Start of Provided data
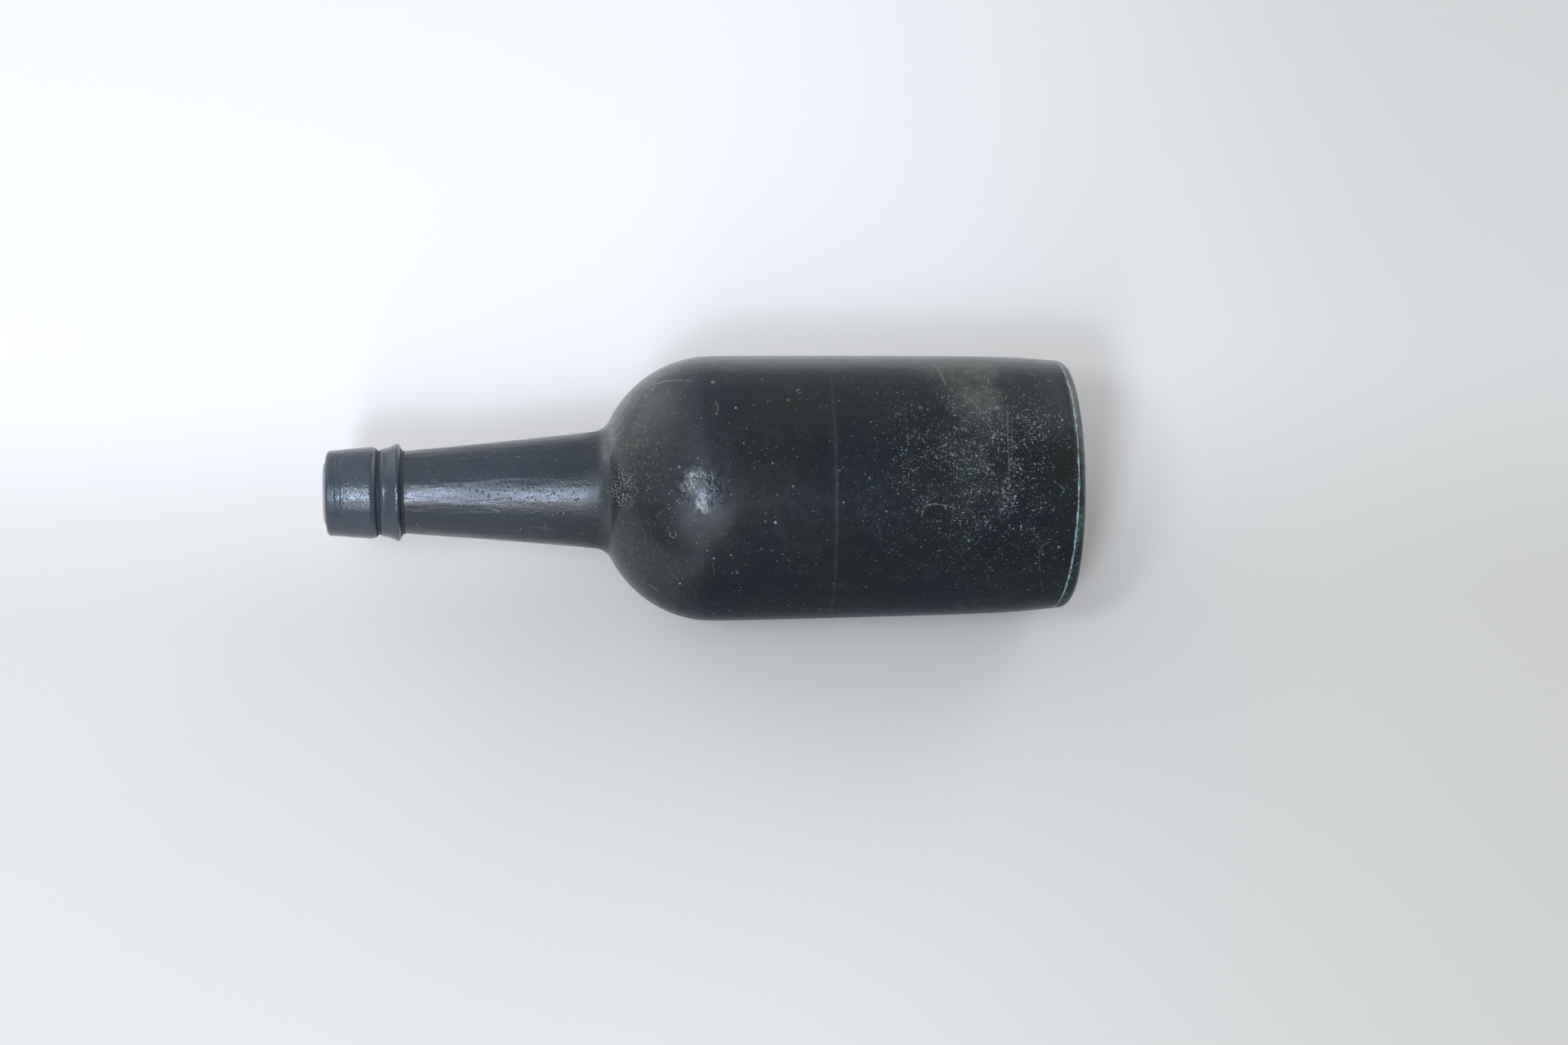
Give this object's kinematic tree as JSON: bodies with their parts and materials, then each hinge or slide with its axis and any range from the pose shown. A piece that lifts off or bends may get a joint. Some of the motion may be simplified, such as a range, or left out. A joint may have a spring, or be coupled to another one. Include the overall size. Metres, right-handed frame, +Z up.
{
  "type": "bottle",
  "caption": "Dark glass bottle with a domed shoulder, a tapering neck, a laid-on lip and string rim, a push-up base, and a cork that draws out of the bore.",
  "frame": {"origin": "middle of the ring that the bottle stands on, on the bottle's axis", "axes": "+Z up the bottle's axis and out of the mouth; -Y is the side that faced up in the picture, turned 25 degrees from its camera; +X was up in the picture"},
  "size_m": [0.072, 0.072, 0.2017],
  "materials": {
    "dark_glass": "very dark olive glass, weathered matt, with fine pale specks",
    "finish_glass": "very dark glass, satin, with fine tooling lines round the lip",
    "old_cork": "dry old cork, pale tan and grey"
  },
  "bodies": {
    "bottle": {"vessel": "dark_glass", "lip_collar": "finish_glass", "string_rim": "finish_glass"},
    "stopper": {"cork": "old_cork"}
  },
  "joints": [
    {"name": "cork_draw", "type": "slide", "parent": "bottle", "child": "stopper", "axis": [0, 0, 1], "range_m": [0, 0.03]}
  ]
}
End of Provided data
Start of Provided data
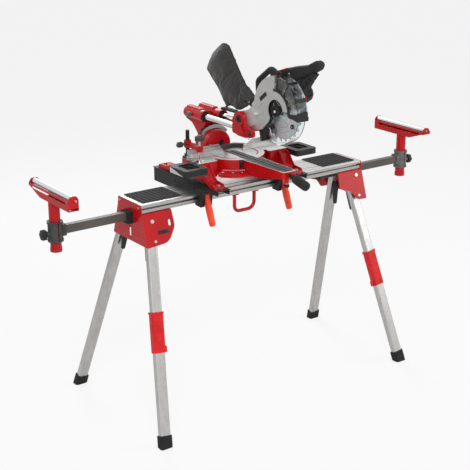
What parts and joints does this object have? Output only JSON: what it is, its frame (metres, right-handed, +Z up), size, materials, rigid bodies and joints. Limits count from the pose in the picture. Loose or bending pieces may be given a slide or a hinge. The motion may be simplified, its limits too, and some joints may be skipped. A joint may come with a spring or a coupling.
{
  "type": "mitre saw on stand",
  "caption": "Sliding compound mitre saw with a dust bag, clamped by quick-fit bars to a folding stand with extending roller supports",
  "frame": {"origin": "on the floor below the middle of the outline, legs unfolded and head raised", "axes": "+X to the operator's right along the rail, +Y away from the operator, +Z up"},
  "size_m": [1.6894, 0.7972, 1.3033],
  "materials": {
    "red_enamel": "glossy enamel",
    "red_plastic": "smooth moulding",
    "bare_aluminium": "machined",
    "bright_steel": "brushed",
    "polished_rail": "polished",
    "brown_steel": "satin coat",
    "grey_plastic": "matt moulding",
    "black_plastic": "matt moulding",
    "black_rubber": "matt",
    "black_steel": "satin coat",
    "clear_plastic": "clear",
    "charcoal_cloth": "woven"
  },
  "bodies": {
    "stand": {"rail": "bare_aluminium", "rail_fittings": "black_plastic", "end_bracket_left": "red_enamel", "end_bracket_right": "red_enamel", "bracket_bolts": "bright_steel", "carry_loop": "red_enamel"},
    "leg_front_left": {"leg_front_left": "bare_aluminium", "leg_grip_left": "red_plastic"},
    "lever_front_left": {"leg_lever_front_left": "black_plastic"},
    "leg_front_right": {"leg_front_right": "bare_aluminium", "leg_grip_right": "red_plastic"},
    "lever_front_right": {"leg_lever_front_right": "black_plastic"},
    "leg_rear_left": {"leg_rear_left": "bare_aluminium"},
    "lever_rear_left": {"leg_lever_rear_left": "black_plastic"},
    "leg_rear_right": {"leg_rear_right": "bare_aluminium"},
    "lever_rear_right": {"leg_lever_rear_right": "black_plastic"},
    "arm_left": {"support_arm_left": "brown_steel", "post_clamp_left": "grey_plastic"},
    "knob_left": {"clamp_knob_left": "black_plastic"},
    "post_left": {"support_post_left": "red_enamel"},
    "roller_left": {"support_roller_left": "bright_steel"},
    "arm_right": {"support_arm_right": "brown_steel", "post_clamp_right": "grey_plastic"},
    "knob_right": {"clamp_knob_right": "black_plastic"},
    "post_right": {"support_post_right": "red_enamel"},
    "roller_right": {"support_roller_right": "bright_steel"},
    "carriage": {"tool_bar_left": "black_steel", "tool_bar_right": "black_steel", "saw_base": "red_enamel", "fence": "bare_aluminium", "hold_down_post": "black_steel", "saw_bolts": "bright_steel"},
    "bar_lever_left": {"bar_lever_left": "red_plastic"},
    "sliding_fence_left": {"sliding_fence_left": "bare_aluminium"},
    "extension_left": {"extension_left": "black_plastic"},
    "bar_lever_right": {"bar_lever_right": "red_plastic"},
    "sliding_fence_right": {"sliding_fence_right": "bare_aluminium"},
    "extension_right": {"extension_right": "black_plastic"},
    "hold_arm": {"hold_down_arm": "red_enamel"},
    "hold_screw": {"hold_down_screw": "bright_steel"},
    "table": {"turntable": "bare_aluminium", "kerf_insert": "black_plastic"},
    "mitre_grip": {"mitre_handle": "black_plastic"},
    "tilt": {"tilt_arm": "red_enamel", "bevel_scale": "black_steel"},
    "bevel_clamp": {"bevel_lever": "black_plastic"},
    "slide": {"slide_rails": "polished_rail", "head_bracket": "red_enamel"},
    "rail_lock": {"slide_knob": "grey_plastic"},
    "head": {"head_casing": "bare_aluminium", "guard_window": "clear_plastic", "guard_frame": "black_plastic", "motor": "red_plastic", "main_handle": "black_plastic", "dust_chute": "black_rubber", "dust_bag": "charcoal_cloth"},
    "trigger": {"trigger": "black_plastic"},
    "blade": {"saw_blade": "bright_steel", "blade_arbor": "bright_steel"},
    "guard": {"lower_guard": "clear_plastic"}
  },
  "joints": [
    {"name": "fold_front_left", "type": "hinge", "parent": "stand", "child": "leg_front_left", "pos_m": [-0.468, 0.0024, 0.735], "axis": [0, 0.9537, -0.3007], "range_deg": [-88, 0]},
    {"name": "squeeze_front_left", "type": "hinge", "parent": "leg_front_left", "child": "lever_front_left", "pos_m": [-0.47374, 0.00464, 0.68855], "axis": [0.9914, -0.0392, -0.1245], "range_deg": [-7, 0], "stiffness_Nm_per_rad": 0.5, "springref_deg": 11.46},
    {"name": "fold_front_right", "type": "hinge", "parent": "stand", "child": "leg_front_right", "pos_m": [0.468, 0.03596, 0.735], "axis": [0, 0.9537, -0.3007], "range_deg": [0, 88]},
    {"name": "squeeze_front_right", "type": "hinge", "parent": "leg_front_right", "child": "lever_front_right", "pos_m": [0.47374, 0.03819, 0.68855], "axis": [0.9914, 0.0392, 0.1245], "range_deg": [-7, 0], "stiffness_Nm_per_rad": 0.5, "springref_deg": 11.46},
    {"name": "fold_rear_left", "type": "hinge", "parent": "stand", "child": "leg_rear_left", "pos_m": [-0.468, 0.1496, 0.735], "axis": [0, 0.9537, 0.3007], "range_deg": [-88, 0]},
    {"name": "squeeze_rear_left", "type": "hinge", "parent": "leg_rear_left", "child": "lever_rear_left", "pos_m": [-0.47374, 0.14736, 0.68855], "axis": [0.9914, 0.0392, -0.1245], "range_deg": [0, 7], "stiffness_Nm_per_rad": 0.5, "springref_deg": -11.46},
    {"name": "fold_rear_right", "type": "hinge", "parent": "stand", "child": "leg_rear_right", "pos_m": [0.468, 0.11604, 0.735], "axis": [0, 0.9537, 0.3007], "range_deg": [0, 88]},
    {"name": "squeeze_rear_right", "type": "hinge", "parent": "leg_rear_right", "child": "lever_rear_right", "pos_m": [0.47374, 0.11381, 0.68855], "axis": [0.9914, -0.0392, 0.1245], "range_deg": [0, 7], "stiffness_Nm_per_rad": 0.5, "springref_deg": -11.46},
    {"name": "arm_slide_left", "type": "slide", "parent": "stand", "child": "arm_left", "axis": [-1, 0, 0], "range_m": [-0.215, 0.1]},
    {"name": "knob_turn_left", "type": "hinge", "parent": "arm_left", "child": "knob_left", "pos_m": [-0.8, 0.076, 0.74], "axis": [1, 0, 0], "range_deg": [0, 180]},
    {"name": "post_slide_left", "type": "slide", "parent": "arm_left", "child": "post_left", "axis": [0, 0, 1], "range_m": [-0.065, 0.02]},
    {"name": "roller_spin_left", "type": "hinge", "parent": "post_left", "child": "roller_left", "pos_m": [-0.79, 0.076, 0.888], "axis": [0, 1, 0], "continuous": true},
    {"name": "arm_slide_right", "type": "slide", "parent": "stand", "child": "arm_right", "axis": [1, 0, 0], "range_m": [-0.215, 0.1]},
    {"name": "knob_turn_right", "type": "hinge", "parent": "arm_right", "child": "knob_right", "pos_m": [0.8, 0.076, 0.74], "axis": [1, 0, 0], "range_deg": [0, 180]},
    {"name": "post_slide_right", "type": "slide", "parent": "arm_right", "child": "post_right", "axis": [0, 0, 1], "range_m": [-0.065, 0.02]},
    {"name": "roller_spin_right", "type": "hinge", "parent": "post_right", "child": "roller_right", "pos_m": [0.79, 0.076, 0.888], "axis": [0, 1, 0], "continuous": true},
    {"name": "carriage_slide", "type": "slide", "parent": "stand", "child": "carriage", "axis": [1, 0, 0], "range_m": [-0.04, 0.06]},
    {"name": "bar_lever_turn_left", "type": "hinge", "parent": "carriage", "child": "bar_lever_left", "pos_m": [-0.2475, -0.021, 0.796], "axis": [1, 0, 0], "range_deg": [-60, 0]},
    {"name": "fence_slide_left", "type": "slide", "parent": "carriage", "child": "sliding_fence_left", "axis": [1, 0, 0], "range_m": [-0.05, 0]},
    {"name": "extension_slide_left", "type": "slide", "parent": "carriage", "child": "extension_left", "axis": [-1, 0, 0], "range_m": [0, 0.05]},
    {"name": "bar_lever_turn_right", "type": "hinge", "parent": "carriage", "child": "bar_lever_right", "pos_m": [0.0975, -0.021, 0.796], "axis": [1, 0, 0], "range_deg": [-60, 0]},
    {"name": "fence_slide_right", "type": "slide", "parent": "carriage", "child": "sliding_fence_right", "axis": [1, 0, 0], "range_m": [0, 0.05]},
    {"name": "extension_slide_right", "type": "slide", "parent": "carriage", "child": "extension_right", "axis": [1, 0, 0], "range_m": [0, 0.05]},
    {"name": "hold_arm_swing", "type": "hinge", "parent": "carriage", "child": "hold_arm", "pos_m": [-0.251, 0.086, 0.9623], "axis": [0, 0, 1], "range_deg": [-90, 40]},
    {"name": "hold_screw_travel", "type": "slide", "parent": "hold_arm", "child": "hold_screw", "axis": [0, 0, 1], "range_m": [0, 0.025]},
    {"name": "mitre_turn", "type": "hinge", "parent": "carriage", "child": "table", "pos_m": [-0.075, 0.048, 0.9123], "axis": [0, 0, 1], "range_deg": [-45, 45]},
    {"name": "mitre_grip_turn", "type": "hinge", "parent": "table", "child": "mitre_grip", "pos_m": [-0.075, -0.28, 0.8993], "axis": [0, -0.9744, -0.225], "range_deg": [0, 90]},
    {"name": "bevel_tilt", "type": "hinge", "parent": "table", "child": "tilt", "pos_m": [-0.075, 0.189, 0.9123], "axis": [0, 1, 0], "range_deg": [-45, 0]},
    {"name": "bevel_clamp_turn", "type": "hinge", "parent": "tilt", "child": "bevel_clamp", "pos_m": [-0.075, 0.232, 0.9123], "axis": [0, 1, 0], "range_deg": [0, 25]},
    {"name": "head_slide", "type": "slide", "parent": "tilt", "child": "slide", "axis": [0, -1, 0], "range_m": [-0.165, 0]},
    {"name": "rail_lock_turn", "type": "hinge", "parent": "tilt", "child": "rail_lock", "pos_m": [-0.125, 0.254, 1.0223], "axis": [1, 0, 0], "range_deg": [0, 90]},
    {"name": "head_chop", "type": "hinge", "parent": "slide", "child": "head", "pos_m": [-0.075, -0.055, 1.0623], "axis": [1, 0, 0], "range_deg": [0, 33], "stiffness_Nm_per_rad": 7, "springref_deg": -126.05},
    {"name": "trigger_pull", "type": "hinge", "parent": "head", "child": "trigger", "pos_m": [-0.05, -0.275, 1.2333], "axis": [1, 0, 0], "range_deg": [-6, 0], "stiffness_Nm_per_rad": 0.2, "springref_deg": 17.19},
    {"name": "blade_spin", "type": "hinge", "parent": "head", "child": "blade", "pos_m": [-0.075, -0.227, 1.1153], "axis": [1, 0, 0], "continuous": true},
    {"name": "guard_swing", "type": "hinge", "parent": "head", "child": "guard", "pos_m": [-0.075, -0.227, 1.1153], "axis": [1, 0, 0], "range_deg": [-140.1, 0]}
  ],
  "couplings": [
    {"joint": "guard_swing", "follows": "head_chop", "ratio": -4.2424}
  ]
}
End of Provided data
• What to produce:
From the listing above, collect every line that mentions the word "handed".

• Solution for this exercise:
Give this object's kinematic tree as JSON: bodies with their parts and materials, then each hinge or slide with its axis and any range from the pose shown. A piece that lifts off or bends may get a joint. Some of the motion may be simplified, such as a range, or left out. A joint may have a spring, or be coupled to another one. Include the overall size. Metres, right-handed frame, +Z up.
What parts and joints does this object have? Output only JSON: what it is, its frame (metres, right-handed, +Z up), size, materials, rigid bodies and joints. Limits count from the pose in the picture. Loose or bending pieces may be given a slide or a hinge. The motion may be simplified, its limits too, and some joints may be skipped. A joint may come with a spring or a coupling.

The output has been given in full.